Parmi le 40 modèles climatiques étudiés,
17,5% projettent un arrêt complet de la convection dans cette région,
avec comme résultat un refroidissement abrupt (2 ou 3 degrés en moins
de dix ans) de la mer du Labrador et de fortes baisses des températures
dans les régions côtières de l’Atlantique Nord. Ce refroidissement lié à
l’interruption de la convection est donc principalement le résultat
d’une diminution drastique des échanges de chaleur entre les couches
profondes de l’océan et l’atmosphère dans la région du Labrador.
Ce résultat pourrait apparaître de prime
abord comme plutôt rassurant, vu que la plupart des modèles ne
reproduisent pas un tel événement abrupt. Mais les chercheurs ont noté
que tous les modèles ne sont pas capables de reproduire de façon
réaliste la stratification dans la mer du Labrador, une variable clé
pour la reproduction correcte des mécanismes de convection. Pour cette
raison, ils se sont penchés sur les 11 modèles les plus capables de
simuler la stratification observée. Parmi ces modèles, 45,5% montrent
un effondrement des processus de mélange vertical profond dans la Mer du
Labrador au cours du XXI siècle. Des processus qui se produisent
normalement en hiver. En tenant compte de la fiabilité des modèles, le
risque d’un refroidissement brusque en mer du Labrador apparaît donc
bien plus élevé que ce qui prévu dans l’ensemble CMIP5.
Toutes les simulations reproduisant une
interruption de la convection dans le Labrador, montrent qu’une
diminution de salinité est le processus dominant dans le déclenchement
de cet événement. Cela cause une augmentation de la stratification et
l’interruption de la convection. En raison du réchauffement climatique,
certains scientifiques craignent que la fonte des glaces du Groenland
rejette suffisamment d’eau douce dans l’Atlantique Nord pour
bouleverser la circulation océanique. Mais ce mécanisme n’a pas été pris
en compte dans l’étude parue dans Nature Communications.
Dans
les modèles étudiés par Giovanni Sgubin et ses coauteurs, la diminution
de la salinité dans la mer du Labrador est liée à deux phénomènes
favorisés par le réchauffement climatique global : l’accélération du
cycle hydrologique avec une augmentation des précipitations dans la Mer
du Labrador et une changement de circulation océanique, dont une
ralentissement du gyre subpolaire, c’est-à-dire de la circulation
cyclonique horizontale caractérisant la Mer du Labrador.

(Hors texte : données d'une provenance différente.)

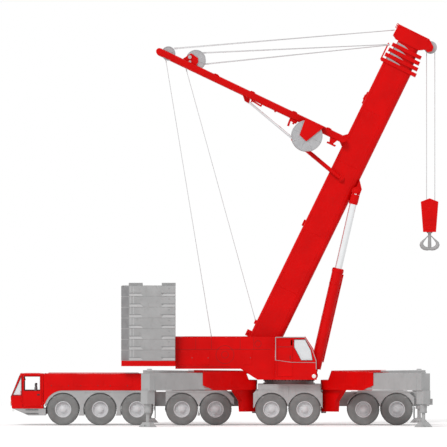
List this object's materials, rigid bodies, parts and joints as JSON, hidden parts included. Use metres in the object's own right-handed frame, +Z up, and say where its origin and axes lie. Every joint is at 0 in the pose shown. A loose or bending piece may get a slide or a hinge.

Les modèles climatiques, en fait, ne
simulent pas l’afflux d’eau douce issue des calottes et des glaciers.
L’apport d’eau douce dans l’océan dû à la fonte des glaces du Groenland
n’a donc pas pu être considéré. Mais les auteurs de l’étude ne
sous-estiment pas son influence. « Vu que la diminution de salinité
semble être une composante clé pour produire une interruption de la
convection dans les modèles, l’apport d’eau douce du Groenland peut être
une élément de plus augmentant la probabilité que cet événement abrupt
se produise », précise Giovanni Sgubin.
L’un des défis de la prochaine
génération de modèles climatiques est de tenir compte de ce processus.
La fonte du Groenland risque donc de renforcer la conclusion de l’étude :
la possible interruption de la convection dans la Mer du Labrador.
Résultat, le refroidissement dans l’Atlantique Nord serait plus probable
que ne le suggèrent les modèles climatiques.
Les observations récentes du climat
montrent que quelque chose d’étrange se passe déjà dans l’ l’Atlantique
Nord. La région subpolaire au sud de la Groenland, y compris la Mer du
Labrador, est quasiment la seule du monde à ne pas s’être réchauffée
depuis le début du XX siècle. On parle du soi-disant « cold blob »,
caractérisant une région circonscrite de l’Atlantique Nord en
contre-courant avec la tendance à l’augmentation des températures
observée au niveau global.
Ce contraste serait l’une des manifestations de l’affaiblissement de l’AMOC, selon une étude parue fin mars 2015 (Nature Climate Change), signé
par des chercheurs emmenés par Stefan Rahmstorf, du Potsdam Institute
for Climate Research.
Les scientifiques estimaient alors que le
réchauffement climatique global dû aux émissions humaines de gaz à effet
de serre avait déjà commencé à ralentir sérieusement la circulation
thermohaline, de façon plus prononcée que dans les modèles climatiques.
Cela serait la cause principale de l’apparition, dans les observations
climatiques, d’un « cold blob » dans l’Atlantique du Nord. Or, compte
tenu des résultats publiés dans Nature Communications par Sgubin et al.,
ce phénomène pourrait avoir une interprétation alternative : l’effet
d’un changement de la convection dans la Mer du Labrador pourrait être
aussi responsable d’un refroidissement local dans l’Atlantique du Nord.